Culture

Voir Michel Bertrand : Vivre avec les loups




Une immersion dans une forêt des Alpes, c’est ce que nous propose Jean Michel Bertrand, qui vit une grande partie de l’année dans une petite cabane agrippée à un flanc rocheux et abrupt. Son but ? Observer l’installation et l’évolution d’une meute de loups ; un jeune couple est arrivé sur le seul territoire encore inoccupé de ce coin de montagne. Comment vont-ils survivre, prospérer, quel impact vont-ils avoir sur la biodiversité ? On le suit au fil des saisons noter ses observations et partager avec nous ce que capturent ses caméras soigneusement disséminées.

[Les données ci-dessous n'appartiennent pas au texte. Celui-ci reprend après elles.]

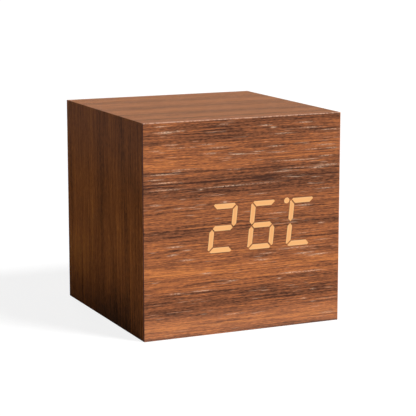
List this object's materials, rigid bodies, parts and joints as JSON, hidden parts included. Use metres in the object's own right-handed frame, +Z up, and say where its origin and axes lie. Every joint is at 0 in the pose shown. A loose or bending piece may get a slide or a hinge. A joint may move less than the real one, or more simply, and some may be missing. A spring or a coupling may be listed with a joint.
{
  "type": "led cube alarm clock",
  "caption": "Wooden cube alarm clock whose lit seven-segment display shows through a thin veneer front, with buttons in the back and a battery door underneath.",
  "frame": {"origin": "middle of the cube's underside, on the table", "axes": "+X to the right of someone reading the display, +Y from the display to the back, +Z up"},
  "size_m": [0.062, 0.062, 0.062],
  "materials": {
    "walnut_veneer": "satin",
    "walnut": "satin",
    "fibreboard": "raw",
    "pine": "raw",
    "lit_diffuser": "translucent, lit from behind",
    "diffuser": "translucent",
    "black_plastic": "fine texture",
    "white_plastic": "smooth",
    "circuit_board": "solder mask",
    "steel": "zinc plated",
    "nickel": "nickel plated",
    "chip_black": "moulded",
    "cell_jacket": "gloss sleeve",
    "red_wire": "smooth",
    "black_wire": "smooth",
    "grey_wire": "smooth"
  },
  "bodies": {
    "case": {"front_veneer": "walnut_veneer", "front_board": "fibreboard", "case_top": "walnut", "case_bottom": "walnut", "case_left": "walnut", "case_right": "walnut", "back_panel": "walnut", "upper_batten": "pine", "lower_left_block": "pine", "lower_right_block": "pine", "back_screw_1": "steel", "back_screw_2": "steel", "back_screw_3": "steel", "back_screw_4": "steel", "display_frame": "black_plastic", "digit_1_light_bars": "diffuser", "digit_2_light_bars": "lit_diffuser", "digit_3_light_bars": "lit_diffuser", "digit_4_light_bars": "lit_diffuser", "colon_light_bars": "diffuser", "degree_light_bar": "lit_diffuser", "display_board": "circuit_board", "display_screw_1": "steel", "display_screw_2": "steel", "display_screw_3": "steel", "display_screw_4": "steel", "clock_chip": "chip_black", "crystal": "nickel", "buzzer": "chip_black", "microphone": "nickel", "coin_cell_holder": "black_plastic", "coin_cell": "nickel", "thermistor": "chip_black", "control_bezel": "black_plastic", "button_board": "circuit_board", "set_switch": "chip_black", "up_switch": "chip_black", "down_switch": "chip_black", "dc_socket": "black_plastic", "battery_tray": "black_plastic", "battery_1": "cell_jacket", "battery_2": "cell_jacket", "battery_3": "cell_jacket", "contact_bridge_left": "nickel", "contact_bridge_right": "nickel", "minus_terminal": "nickel", "plus_terminal": "nickel", "tray_screw_1": "steel", "tray_screw_2": "steel", "battery_lead_red": "red_wire", "battery_lead_black": "black_wire", "ribbon_cable": "grey_wire"},
    "set_key": {"set_button": "black_plastic", "set_plunger": "white_plastic"},
    "up_key": {"up_button": "black_plastic", "up_plunger": "white_plastic"},
    "down_key": {"down_button": "black_plastic", "down_plunger": "white_plastic"},
    "door": {"battery_door": "black_plastic"}
  },
  "joints": [
    {"name": "set_press", "type": "slide", "parent": "case", "child": "set_key", "axis": [0, -1, 0], "range_m": [0, 0.0003], "stiffness_N_per_m": 2000},
    {"name": "up_press", "type": "slide", "parent": "case", "child": "up_key", "axis": [0, -1, 0], "range_m": [0, 0.0003], "stiffness_N_per_m": 2000},
    {"name": "down_press", "type": "slide", "parent": "case", "child": "down_key", "axis": [0, -1, 0], "range_m": [0, 0.0003], "stiffness_N_per_m": 2000},
    {"name": "battery_door_hinge", "type": "hinge", "parent": "case", "child": "door", "pos_m": [0, 0.0154, 0.0016], "axis": [1, 0, 0], "range_deg": [0, 90]}
  ]
}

Le film s’ouvre sur un constat attristé, fait en voix off : il est difficile de parler du loup sans que le débat ne s’envenime. Pourtant les discours alarmistes qui exacerbent les colères sont souvent inexacts voire carrément faux ; le loup va tout détruire sur son passage, dévorer tous les animaux de la forêt... En réalité, le loup s’auto-régule, et le nombre de petits qui survivent dépend directement du nombre de proies disponibles. On observe même l’effet inverse à quelques kilomètres de la cabane ; la région des Abruzzes marquée par la désindustrialisation a vu la prospérité revenir et la biodiversité s’épanouir suite à la mise en place d’une stratégie de protection de la faune sauvage, et du loup au premier chef...

Jean Michel Bertrand ne reste pas tout le long du film dans sa montagne, et nous offre en plus des paysages saisissants quelques séquences de discussion respectueuses et stimulantes avec des gens très concernés par le retour du loup  ; un chasseur, mais surtout des éleveurs et éleveuses, des bergères et bergers. Ce sont ces personnes qui doivent le plus s’adapter à la nouvelle donne, la présence du loup venant bouleverser certaines de leurs pratiques. Au fil des entretiens, toujours menés dans un cadre convivial, de nombreux sujets émergent  ; la dureté de métiers fait principalement de solitude, le rapport au chien (en avoir ou pas), le business que ça peut être (il faut acheter des quantités de croquettes pour nourrir les patous qui protègent le troupeau), la douleur de voir ses bêtes attaquées. Un constat se dessine, l’impression de travailler en marge d’une société majoritairement coupée des réalités de la production de la viande et de la vie sauvage. Les appels à éradiquer le loup sont non seulement inutiles (c’est désormais chose impossible) mais témoignent avant tout d’un certain rapport au vivant : l’humain serait le dominant, qui s’arroge le droit de décider qui peut vivre ou qui doit être exterminé.

Ce film qui nous offre tant de plans d’une beauté rassérénante et pas mal de moments malicieux, prend exactement le contre-pied de cette approche. Un beau plaidoyer pour l’humilité, la nuance et la convivialité.

Mélanie (amie d’AL)

  • Jean Michel Bertrand, Vivre avec les loups, 2023, 1h30.